• What needs to be done: Extract exactly those lines that lie between the start of the material and the line with "the head opening.", including both boundary lines and no others.

• Given data:
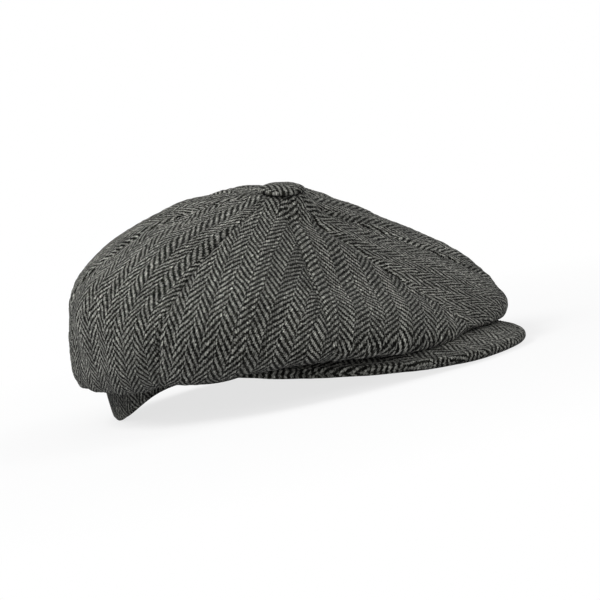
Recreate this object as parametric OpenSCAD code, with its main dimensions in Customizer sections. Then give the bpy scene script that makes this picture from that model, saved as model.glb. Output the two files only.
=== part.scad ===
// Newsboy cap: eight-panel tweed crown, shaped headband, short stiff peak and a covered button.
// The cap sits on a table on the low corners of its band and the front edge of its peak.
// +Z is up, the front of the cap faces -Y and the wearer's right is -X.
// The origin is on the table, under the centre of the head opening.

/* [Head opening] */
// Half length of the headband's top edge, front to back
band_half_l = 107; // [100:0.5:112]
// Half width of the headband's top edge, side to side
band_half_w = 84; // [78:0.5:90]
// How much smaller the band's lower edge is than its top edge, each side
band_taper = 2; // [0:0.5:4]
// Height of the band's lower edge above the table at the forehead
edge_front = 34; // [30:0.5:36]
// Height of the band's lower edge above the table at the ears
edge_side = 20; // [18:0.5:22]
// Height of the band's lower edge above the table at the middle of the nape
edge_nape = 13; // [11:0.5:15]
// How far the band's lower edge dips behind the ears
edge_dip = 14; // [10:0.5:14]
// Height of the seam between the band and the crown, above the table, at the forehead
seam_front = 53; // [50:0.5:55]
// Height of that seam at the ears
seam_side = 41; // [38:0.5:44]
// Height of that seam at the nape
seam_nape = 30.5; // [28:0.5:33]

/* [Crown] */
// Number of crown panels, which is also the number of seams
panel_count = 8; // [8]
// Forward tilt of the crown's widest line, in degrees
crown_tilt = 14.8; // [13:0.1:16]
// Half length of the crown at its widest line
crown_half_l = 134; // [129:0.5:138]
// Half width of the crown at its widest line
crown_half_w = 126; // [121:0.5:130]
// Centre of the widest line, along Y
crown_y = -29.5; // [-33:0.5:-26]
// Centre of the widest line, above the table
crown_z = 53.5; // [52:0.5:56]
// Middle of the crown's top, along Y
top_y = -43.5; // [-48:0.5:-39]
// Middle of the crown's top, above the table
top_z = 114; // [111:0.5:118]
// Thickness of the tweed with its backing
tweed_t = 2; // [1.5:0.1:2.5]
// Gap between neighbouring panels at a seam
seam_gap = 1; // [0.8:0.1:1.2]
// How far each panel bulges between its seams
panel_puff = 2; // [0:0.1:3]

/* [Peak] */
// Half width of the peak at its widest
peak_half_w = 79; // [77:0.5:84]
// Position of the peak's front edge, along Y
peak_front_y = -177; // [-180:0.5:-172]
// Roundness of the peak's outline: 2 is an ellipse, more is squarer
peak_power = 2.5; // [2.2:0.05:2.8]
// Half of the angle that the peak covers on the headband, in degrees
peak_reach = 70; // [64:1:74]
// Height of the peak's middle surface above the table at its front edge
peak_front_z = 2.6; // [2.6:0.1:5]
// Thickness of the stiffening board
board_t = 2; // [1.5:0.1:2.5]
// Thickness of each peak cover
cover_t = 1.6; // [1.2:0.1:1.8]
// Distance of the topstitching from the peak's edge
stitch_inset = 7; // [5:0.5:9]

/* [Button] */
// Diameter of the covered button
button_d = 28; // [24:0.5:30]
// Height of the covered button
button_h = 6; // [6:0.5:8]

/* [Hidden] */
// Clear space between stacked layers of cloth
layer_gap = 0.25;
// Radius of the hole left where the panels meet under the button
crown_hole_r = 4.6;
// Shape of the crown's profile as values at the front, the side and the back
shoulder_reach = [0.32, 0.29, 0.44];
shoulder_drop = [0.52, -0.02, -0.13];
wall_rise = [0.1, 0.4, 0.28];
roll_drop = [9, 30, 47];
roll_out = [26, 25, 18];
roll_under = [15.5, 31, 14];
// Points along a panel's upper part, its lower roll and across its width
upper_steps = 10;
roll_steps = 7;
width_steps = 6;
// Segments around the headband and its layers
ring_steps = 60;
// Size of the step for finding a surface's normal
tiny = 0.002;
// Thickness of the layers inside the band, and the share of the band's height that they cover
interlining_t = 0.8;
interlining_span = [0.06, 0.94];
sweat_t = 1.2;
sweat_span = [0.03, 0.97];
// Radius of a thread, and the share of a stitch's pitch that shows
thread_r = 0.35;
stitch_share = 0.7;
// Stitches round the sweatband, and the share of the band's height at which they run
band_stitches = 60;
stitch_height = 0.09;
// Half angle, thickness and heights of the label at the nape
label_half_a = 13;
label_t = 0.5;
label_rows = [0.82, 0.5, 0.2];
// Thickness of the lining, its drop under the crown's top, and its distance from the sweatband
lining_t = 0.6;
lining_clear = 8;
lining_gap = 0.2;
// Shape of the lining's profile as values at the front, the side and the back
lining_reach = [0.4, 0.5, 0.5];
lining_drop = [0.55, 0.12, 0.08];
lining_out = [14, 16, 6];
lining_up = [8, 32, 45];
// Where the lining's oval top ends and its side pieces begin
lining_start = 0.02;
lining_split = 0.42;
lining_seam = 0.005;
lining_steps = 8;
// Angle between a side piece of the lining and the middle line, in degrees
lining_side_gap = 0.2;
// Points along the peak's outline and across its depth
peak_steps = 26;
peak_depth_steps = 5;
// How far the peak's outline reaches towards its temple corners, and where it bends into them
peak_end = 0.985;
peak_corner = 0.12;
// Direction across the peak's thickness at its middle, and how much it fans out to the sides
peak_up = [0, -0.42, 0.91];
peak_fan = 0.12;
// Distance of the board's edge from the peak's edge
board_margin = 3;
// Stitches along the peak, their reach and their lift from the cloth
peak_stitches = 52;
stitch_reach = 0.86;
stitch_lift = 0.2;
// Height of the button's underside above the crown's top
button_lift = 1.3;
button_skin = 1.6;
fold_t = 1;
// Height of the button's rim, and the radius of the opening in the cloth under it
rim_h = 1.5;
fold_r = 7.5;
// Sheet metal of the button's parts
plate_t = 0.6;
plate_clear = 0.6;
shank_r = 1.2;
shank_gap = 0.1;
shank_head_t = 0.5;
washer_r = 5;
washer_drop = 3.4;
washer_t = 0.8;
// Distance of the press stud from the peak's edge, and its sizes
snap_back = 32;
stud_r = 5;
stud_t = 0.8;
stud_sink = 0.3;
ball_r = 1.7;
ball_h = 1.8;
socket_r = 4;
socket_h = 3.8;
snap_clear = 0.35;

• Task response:
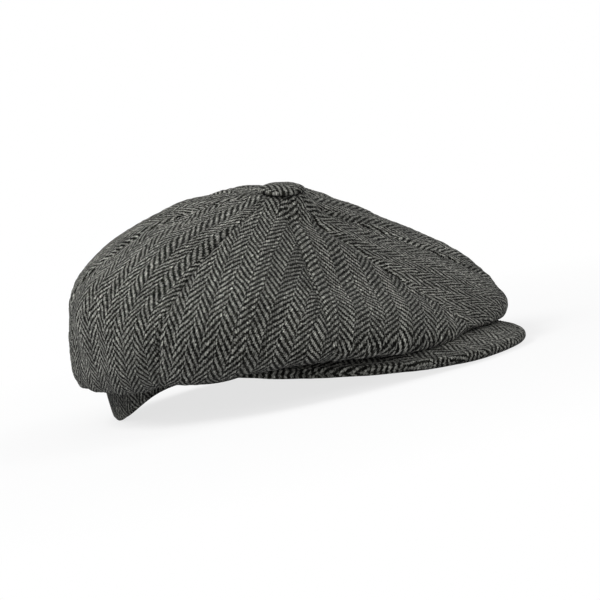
Recreate this object as parametric OpenSCAD code, with its main dimensions in Customizer sections. Then give the bpy scene script that makes this picture from that model, saved as model.glb. Output the two files only.
=== part.scad ===
// Newsboy cap: eight-panel tweed crown, shaped headband, short stiff peak and a covered button.
// The cap sits on a table on the low corners of its band and the front edge of its peak.
// +Z is up, the front of the cap faces -Y and the wearer's right is -X.
// The origin is on the table, under the centre of the head opening.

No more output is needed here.